Recent News
Graduate Student Awarded Newcombe Fellowship
The Woodrow Wilson National Fellowship Foundation is pleased to announce that Camisha Russell, a doctoral candidate in philosophy at Pennsylvania State University, is the recipient of a Charlotte W. Newcombe Doctoral Dissertation Fellowship for 2012-13. The Newcombe Fellowship is the nation’s largest and most prestigious such award for Ph.D. candidates in the humanities and social sciences addressing questions of ethical and religious values. Ms. Russell’s dissertation, The Assisted Reproduction of Race: Thinking through Race as a Reproductive Technology, explores the complex relationship between race and assisted reproductive technologies. Congratulations Camisha!
Graduate Student Wins Teaching Award
The philosophy department is pleased to announce that Aaron Krempa is the recipient of a 2012 College of the Liberal Arts Outstanding Teaching Award for Graduate Students. This honor is awarded to graduate students in the college with a sustained record of excellence in teaching. Congratulations Aaron!
Philosophy Department Welcomes Sarah Clark Miller to its Faculty
We are delighted to announce that Sarah Clark Miller will join Penn State University as Associate Professor of Philosophy and Associate Director of the Rock Ethics Institute in January 2013. Professor Miller specializes in ethics, feminist philosophy, and social/political philosophy. She is the author of The Ethics of Need: Agency, Dignity, and Obligation (Routledge, 2011) as well as multiple essays in ethical theory, feminist philosophy, global ethics, and bioethics. Her current research focuses on feminist bioethics, genocidal rape and moral repair, and cosmopolitanism, and she is working on a book entitled Critical Cosmopolitanism: A Feminist Account of Global Responsibility.

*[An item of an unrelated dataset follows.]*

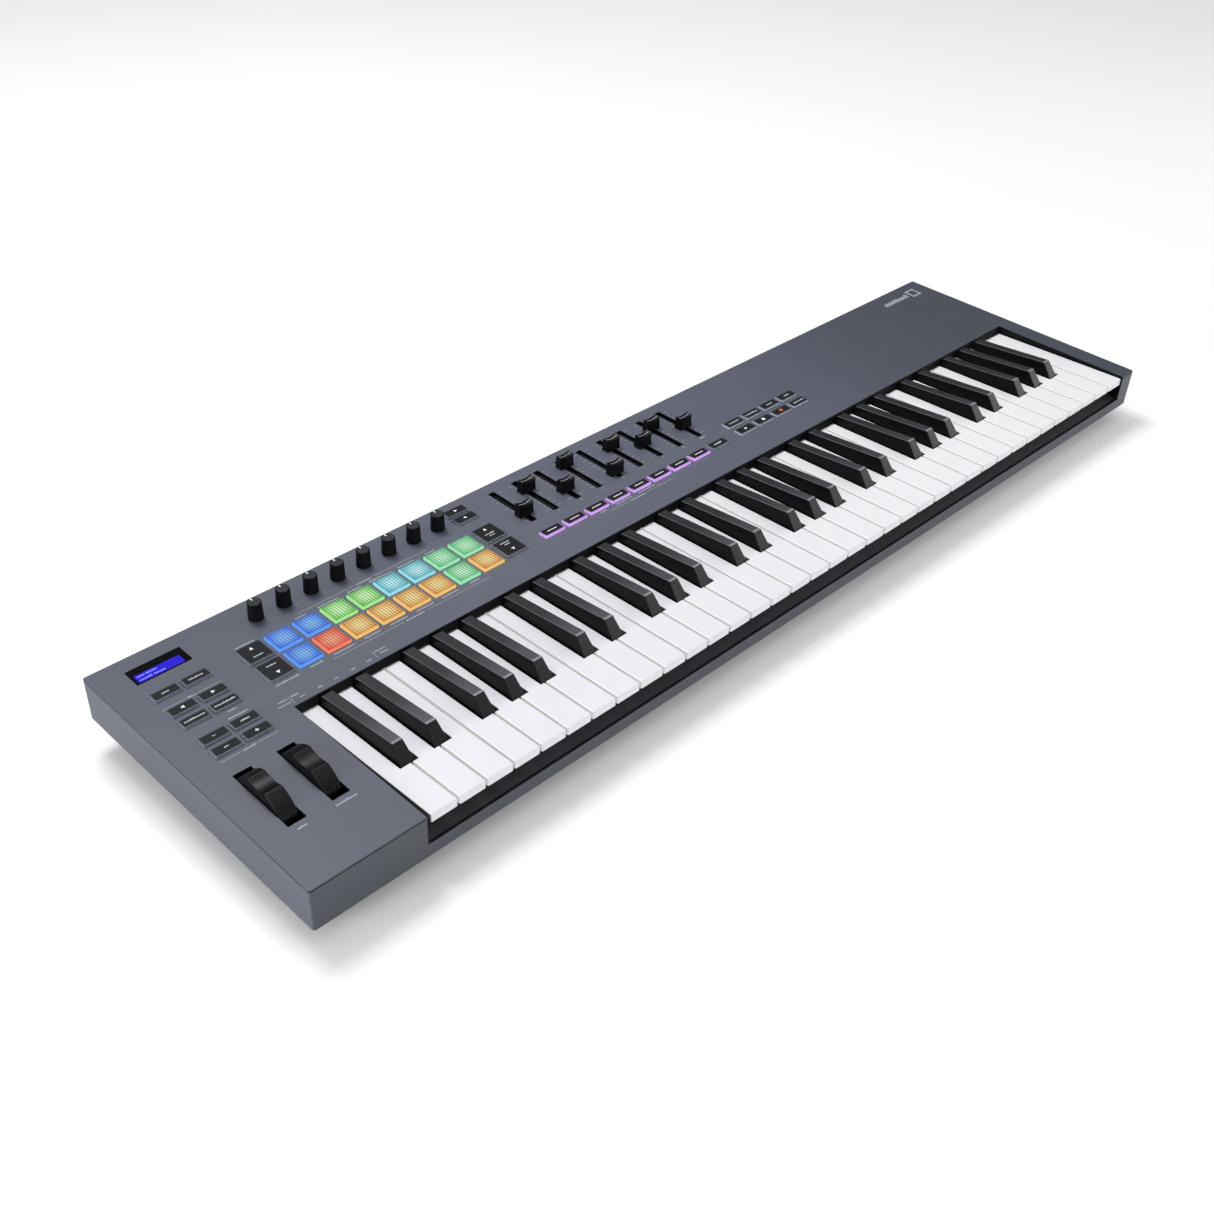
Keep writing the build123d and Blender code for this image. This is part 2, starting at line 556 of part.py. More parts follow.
def fader():
    """Fader cap with a scooped crown and waisted faces, on its stem."""
    half, crown = CAP_DEPTH / 2, CAP_CROWN / 2
    low = 0.5
    cap = side_profile(((-half, low), (half, low), (crown, CAP_HEIGHT), (-crown, CAP_HEIGHT)),
                       -CAP_WIDTH / 2, CAP_WIDTH / 2)
    cap = fillet(cap.edges().filter_by(lambda edge: edge.center().Z > low + 1), 0.9)
    waist = 16.0
    for side in (-1, 1):
        cap -= cross_rod(-10, 10, side * (half + waist - 1.5), CAP_HEIGHT * 0.55, waist)
    scoop = 15.0
    cap -= bore_rod(0, -10, 10, CAP_HEIGHT + scoop - 1.9, scoop)
    return cap + block(-1.7, 1.7, -2.1, 2.1, BOARD_TOP + 2 - SIDE, low + 1)


def thumb_wheel(x, turn):
    """Sector of a wheel with a thumb groove across its rim and a hub for the axle."""
    reach = 2 * WHEEL_RADIUS
    fan_x, fan_y = reach * sin(radians(SECTOR)), reach * cos(radians(SECTOR))
    fan = make_face(Polyline((0, 0), (fan_x, fan_y), (fan_x, reach), (-fan_x, reach), (-fan_x, fan_y), close=True))
    profile = (Circle(WHEEL_RADIUS) & fan) + Circle(HUB_RADIUS)
    groove = Pos(0, WHEEL_RADIUS + THUMB_RADIUS - THUMB_DEPTH) * Circle(THUMB_RADIUS)
    profile = profile - groove - Circle(AXLE_RADIUS + AXLE_CLEAR)
    wheel = extrude(profile, WHEEL_WIDTH / 2, both=True)
    ridges = wheel.edges().filter_by(Axis.Z).filter_by(lambda edge: edge.center().Y > WHEEL_RADIUS - 4)
    wheel = fillet(ridges, 1.4)
    rim = wheel.edges().filter_by(lambda edge: abs(edge.center().Z) > WHEEL_WIDTH / 2 - 0.1
                                  and edge.center().Y > WHEEL_RADIUS * 0.6)
    wheel = fillet(rim, 0.6)
    upright = Rot(turn, 0, 0) * Plane.YZ.location * wheel
    return panel(Pos(x, WHEEL_V, WHEEL_W) * upright)


def wheel_bracket():
    """Two forks on a base plate, each with the axle of a wheel."""
    floor_z = FOOT_HEIGHT + TRAY_WALL
    tilt = radians(TILT)
    axle_y = WHEEL_V * cos(tilt) - WHEEL_W * sin(tilt)
    axle_z = EDGE_HEIGHT + WHEEL_V * sin(tilt) + WHEEL_W * cos(tilt)
    inner, outer = WHEEL_WIDTH / 2 + 1, WHEEL_WIDTH / 2 + 3
    bracket = block(WHEEL_X[0] - outer, WHEEL_X[1] + outer, axle_y - 16, axle_y + 16, floor_z, floor_z + 2)
    for x in WHEEL_X:
        for side in (-1, 1):
            near, far = sorted((x + side * inner, x + side * outer))
            bracket += block(near, far, axle_y - 8, axle_y + 8, floor_z + 1, axle_z + 6)
        bracket += cross_rod(x - outer, x + outer, axle_y, axle_z, AXLE_RADIUS)
    return level(bracket)


def build():
    """Every node by name."""
    nodes = {
        "top_panel": top_panel(), "lower_case": lower_case(), "bottom_tray": bottom_tray(),
        "rubber_feet": rubber_feet(), "case_screws": case_screws(),
        "keybed_frame": keybed_frame(), "key_pivot_rod": key_pivot_rod(), "key_springs": key_springs(),
        "key_stop_felt": key_stop_felt(), "contact_board": contact_board(),
        "contact_rubber": contact_rubber(), "main_board": main_board(),
        "control_board": control_board(), "control_switches": control_switches(),
        "display_window": display_window(), "display_module": display_module(),
        "knob_pots": knob_pots(), "fader_tracks": fader_tracks(), "wheel_bracket": wheel_bracket(),
        "usb_socket": usb_socket(), "midi_socket": midi_socket(), "pedal_jack": pedal_jack(),
        "pitch_wheel": thumb_wheel(WHEEL_X[0], 0), "modulation_wheel": thumb_wheel(WHEEL_X[1], MOD_REST),
        "pads_back_row": pads(PAD_BACK_V), "pads_front_row": pads(PAD_FRONT_V),
        "function_buttons": joined(caps(function_spots(), BUTTON)),
        "bank_buttons": joined(caps(BANK_SPOTS, SQUARE) + caps(SCROLL_SPOTS, BUTTON)),
        "fader_buttons": joined(caps(fader_button_spots(), BUTTON)),
        "transport_buttons": joined(caps(transport_spots(), BUTTON)),
    }
    for name in WHITE_NAMES:
        nodes["white_keys_" + name] = white_group(name)
    for name in BLACK_SHIFT:
        nodes["black_keys_" + name + "_sharp"] = black_group(name)
    turned, sliding = knob(), fader()
    for number, x in enumerate(knob_xs(), start=1):
        nodes[f"knob_{number}"] = panel(Pos(x, KNOB_V, SIDE) * turned)
    for number, (x, v) in enumerate(zip(fader_xs(), FADER_REST), start=1):
        nodes[f"fader_{number}"] = panel(Pos(x, v, SIDE) * sliding)
    return nodes


os.makedirs("parts", exist_ok=True)
for node, shape in build().items():
    export_step(shape, f"parts/{node}.step")
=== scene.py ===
"""Looks of the keyboard controller: materials, printed and lit marks, studio light and camera."""

import json
import math
import random

import bmesh
import bpy
from mathutils import Matrix, Vector


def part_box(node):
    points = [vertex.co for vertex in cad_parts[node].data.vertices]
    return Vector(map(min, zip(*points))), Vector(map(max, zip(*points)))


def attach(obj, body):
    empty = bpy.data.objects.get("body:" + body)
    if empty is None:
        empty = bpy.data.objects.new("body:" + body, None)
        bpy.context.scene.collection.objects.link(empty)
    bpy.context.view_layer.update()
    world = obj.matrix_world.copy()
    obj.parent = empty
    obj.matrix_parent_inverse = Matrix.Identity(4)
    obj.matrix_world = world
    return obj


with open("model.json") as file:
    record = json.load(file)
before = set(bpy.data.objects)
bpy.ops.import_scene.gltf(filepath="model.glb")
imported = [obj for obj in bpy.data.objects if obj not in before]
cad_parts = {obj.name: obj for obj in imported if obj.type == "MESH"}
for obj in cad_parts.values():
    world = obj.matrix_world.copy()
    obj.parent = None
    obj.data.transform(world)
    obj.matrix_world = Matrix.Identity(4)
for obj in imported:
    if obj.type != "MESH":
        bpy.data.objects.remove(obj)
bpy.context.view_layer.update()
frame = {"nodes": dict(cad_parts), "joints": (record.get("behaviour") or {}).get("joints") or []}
nodes = frame["nodes"]
joints = {joint["name"]: joint for joint in frame["joints"]}
MM = 0.001

# ---- The panel's own frame: x from the left edge, v from the front edge, w above its face, in mm ----

KNOB_V = 235.5
ACROSS = Vector((1, 0, 0))
BACK = Vector(joints["fader_1_slide"]["axis"]).normalized()
UP = Vector(joints["knob_1_turn"]["axis"]).normalized()
KNOB_1 = Vector(joints["knob_1_turn"]["pos_m"])
ORIGIN = KNOB_1 - ACROSS * (KNOB_1.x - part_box("top_panel")[0].x) - BACK * KNOB_V * MM
AXES = {"x": ACROSS, "v": BACK, "w": UP}


def on_panel(x, v, w=0.0):
    return ORIGIN + (ACROSS * x + BACK * v + UP * w) * MM


def in_panel(point):
    """(x, v, w) of a point, in mm."""
    offset = (Vector(point) - ORIGIN) / MM
    return offset.x, offset.dot(BACK), offset.dot(UP)


def centre(points):
    """(x, v) midway between the outermost points."""
    return tuple((min(p[i] for p in points) + max(p[i] for p in points)) / 2 for i in (0, 1))


def islands(name):
    """Middle (x, v) of every separate cap of a node, back row first, then from left to right."""
    mesh = nodes[name].data
    keys = [tuple(round(c, 6) for c in vert.co) for vert in mesh.vertices]
    parent = {key: key for key in keys}

    def root(key):
        while parent[key] != key:
            parent[key] = parent[parent[key]]
            key = parent[key]
        return key

    for face in mesh.polygons:
        first = root(keys[face.vertices[0]])
        for index in face.vertices[1:]:
            parent[root(keys[index])] = first
    groups = {}
    for key in parent:
        groups.setdefault(root(key), []).append(in_panel(key))
    return sorted(map(centre, groups.values()), key=lambda spot: (-round(spot[1]), spot[0]))


# ---- Places on the panel, in mm ----

CASE_WIDTH = (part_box("lower_case")[1].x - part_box("lower_case")[0].x) / MM
CASE_DEPTH = 258.0
PAINT_EDGE = 0.7                          # the paint reaches this far in from the outline
SEAM = -1.72, -0.98                       # w of the shadow gap under the panel's edge, painted black there as a painted shade

KEY_GAP = 1.6
KEY_PITCH = (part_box("white_keys_d")[0].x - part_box("white_keys_c")[0].x) / MM
KEY_LINE = in_panel(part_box("white_keys_c")[0])[0] - KEY_GAP / 2   # x where the first key begins
CREST_FRONT, CREST_BACK = 59.4, 61.6      # v of the bend between a black key's front and its crown

BUTTON_FACE = max(in_panel(vert.co)[2] for vert in nodes["fader_buttons"].data.vertices)
PADS = islands("pads_back_row")
PAD_PITCH = (PADS[-1][0] - PADS[0][0]) / (len(PADS) - 1)
FADERS = islands("fader_buttons")         # each fader stands behind its own button
FADER_PITCH = FADERS[1][0] - FADERS[0][0]
KNOBS = [in_panel(joints[f"knob_{number}_turn"]["pos_m"])[0] for number in range(1, 9)]
KNOB_PITCH = (KNOBS[-1] - KNOBS[0]) / (len(KNOBS) - 1)
KNOB_TOP = 14.45
DISPLAY_X, DISPLAY_V = (25.8, 61.0), (227.4, 236.2)
DISPLAY_DOTS = 14.0                       # waves of its dots, in radians for each mm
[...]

Philosophy Department Welcomes Chike Jeffers, 2012 Anna Julia Cooper Fellow
With the Rock Ethics Institute, the philosophy department is pleased to welcome Chike Jeffers as Penn State's 2012 Anna Julia Cooper Fellow. Professor Jeffers is an Assistant Professor in the Department of Philosophy at Dalhousie University (Halifax, Nova Scotia, Canada). He obtained his Ph.D in 2010 from Northwestern University. He has published articles and book chapters in Africana philosophy and has edited Listening to Ourselves: A Multiligual Anthology in African Philosophy, forthcoming from SUNY Press. He will present "The Cultural Theory of Race: Another Look at Du Bois's 'The Conservation of Races'" on Monday February 20 at 12:15pm in 124 Sparks Building.
Privileged Partnership with University of Freiburg
Penn State University recently expanded its Global Engagement Network with the University of Freiburg, Germany, at a signing ceremony on Penn State’s University Park campus. The official agreement between Penn State and Freiburg formalizes the relationship between the two universities as mutual strategic partners in research, teaching and student education. For more information on the partnership from Penn State, click here, and from Freiburg click here.
Philosophy Department Welcomes 2011-12 Alain Locke Fellow
The philosophy department welcomes its first Alain Locke Postdoctoral Fellow, Luvell Anderson. Anderson received his BA in philosophy from University of Missouri at St. Louis and recently completed his PhD in philosophy at Rutgers University. He specializes in philosophy of language and critical philosophy of race and has published articles on racial slurs and racist humor. Anderson will teach a special topics course on racist language in spring 2012.
About us
The Department of Philosophy at the Pennsylvania State University is characterized by a focus on, and commitment to, the history of philosophy conceived as a basis for pursuing philosophy in an international context. The program includes special emphases on both contemporary Continental philosophy (including phenomenology, existentialism, hermeneutics, social theory, and postmodernism) and classical American philosophy (including transcendentalism, naturalism, semiotics, pragmatism, and contemporary cultural issues). The department is strongly committed to both undergraduate and graduate education. The curricula of both the undergraduate and graduate programs are structured so as to foster and promote genuine dialogue across international borders and philosophical traditions, both established and emerging. The program is organized to facilitate the ability to engage meaningfully a variety of philosophical approaches—including feminist theory, analytic philosophy, critical race theory and social/political philosophy—and a range of systematic fields—including aesthetics, ethics, political philosophy, metaphysics, epistemology, and philosophy of science. Our faculty maintain strong professional relationships in Europe and Latin America. Members of the faculty work in close collaboration with students to ensure the depth and breadth of their philosophical education.